- [EXTRACTED MATERIAL]:
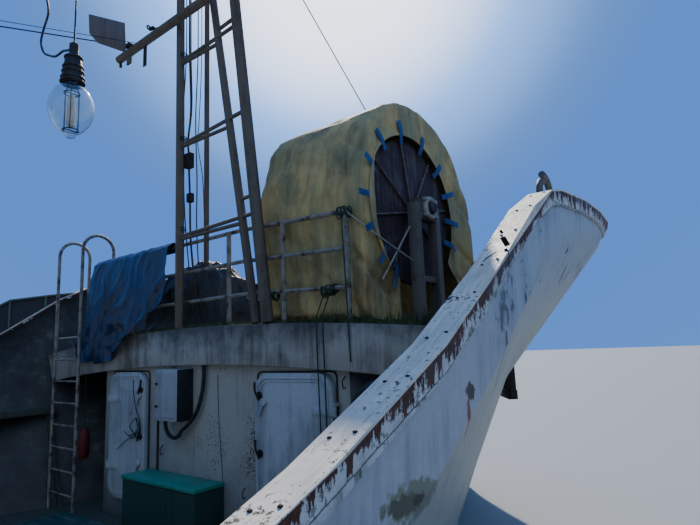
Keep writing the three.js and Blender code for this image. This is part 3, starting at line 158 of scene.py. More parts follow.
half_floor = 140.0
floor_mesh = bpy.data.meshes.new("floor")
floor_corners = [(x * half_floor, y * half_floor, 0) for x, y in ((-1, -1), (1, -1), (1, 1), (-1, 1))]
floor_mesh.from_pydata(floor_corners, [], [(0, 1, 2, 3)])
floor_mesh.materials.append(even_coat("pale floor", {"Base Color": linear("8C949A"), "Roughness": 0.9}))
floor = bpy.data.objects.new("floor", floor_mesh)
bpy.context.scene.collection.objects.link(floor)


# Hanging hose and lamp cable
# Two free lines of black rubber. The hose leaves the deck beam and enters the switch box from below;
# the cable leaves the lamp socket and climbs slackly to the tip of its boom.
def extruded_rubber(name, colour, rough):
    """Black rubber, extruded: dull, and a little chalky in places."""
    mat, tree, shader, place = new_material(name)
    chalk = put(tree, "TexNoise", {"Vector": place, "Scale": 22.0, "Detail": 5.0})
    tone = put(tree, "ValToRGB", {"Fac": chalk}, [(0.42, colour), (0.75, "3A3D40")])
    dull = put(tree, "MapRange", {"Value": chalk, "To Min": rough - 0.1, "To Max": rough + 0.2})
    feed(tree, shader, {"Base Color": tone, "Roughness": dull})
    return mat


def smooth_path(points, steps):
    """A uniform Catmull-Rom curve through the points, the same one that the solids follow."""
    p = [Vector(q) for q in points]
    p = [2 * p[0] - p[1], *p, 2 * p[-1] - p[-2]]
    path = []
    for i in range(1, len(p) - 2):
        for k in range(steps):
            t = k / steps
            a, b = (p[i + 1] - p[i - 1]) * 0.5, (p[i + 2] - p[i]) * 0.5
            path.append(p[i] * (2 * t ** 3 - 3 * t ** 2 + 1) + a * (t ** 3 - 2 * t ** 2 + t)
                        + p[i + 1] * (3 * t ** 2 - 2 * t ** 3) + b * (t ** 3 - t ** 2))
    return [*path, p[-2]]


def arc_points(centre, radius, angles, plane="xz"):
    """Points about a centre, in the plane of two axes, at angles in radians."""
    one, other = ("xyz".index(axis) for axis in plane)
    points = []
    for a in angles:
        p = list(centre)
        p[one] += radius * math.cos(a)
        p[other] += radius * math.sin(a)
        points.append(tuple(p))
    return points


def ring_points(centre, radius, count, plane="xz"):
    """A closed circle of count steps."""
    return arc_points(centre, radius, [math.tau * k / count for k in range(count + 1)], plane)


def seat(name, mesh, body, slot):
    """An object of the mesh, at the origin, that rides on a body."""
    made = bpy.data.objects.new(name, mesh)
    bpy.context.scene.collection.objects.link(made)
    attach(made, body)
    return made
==
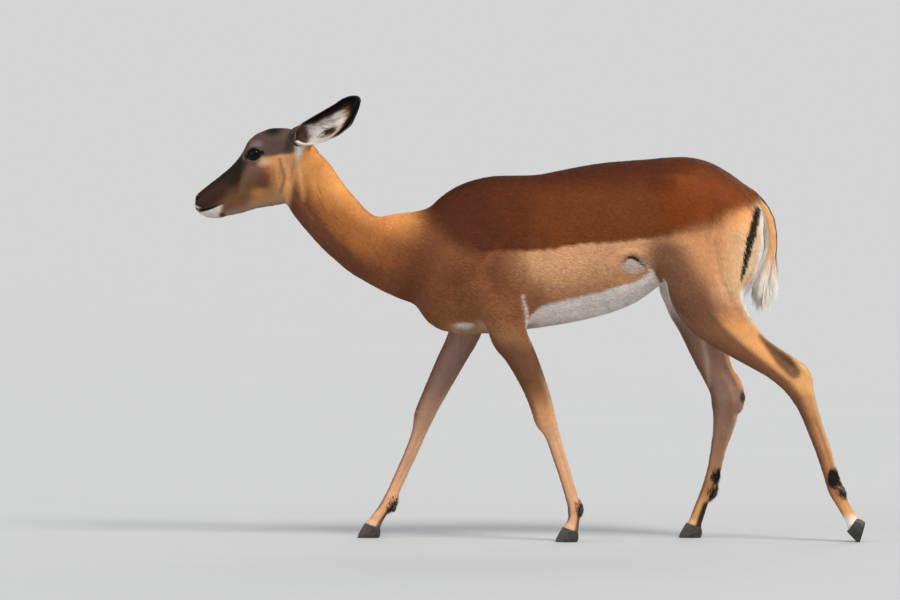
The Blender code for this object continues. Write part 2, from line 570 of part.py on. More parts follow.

- [DIRECTIONS]: Give again only the lines that run from the line with "Keep writing the" to the line with "bpy.context.scene.collection.objects.link(floor)". Include both of those lines exactly as written.

- [FINAL ANSWER]:
Keep writing the three.js and Blender code for this image. This is part 3, starting at line 158 of scene.py. More parts follow.
half_floor = 140.0
floor_mesh = bpy.data.meshes.new("floor")
floor_corners = [(x * half_floor, y * half_floor, 0) for x, y in ((-1, -1), (1, -1), (1, 1), (-1, 1))]
floor_mesh.from_pydata(floor_corners, [], [(0, 1, 2, 3)])
floor_mesh.materials.append(even_coat("pale floor", {"Base Color": linear("8C949A"), "Roughness": 0.9}))
floor = bpy.data.objects.new("floor", floor_mesh)
bpy.context.scene.collection.objects.link(floor)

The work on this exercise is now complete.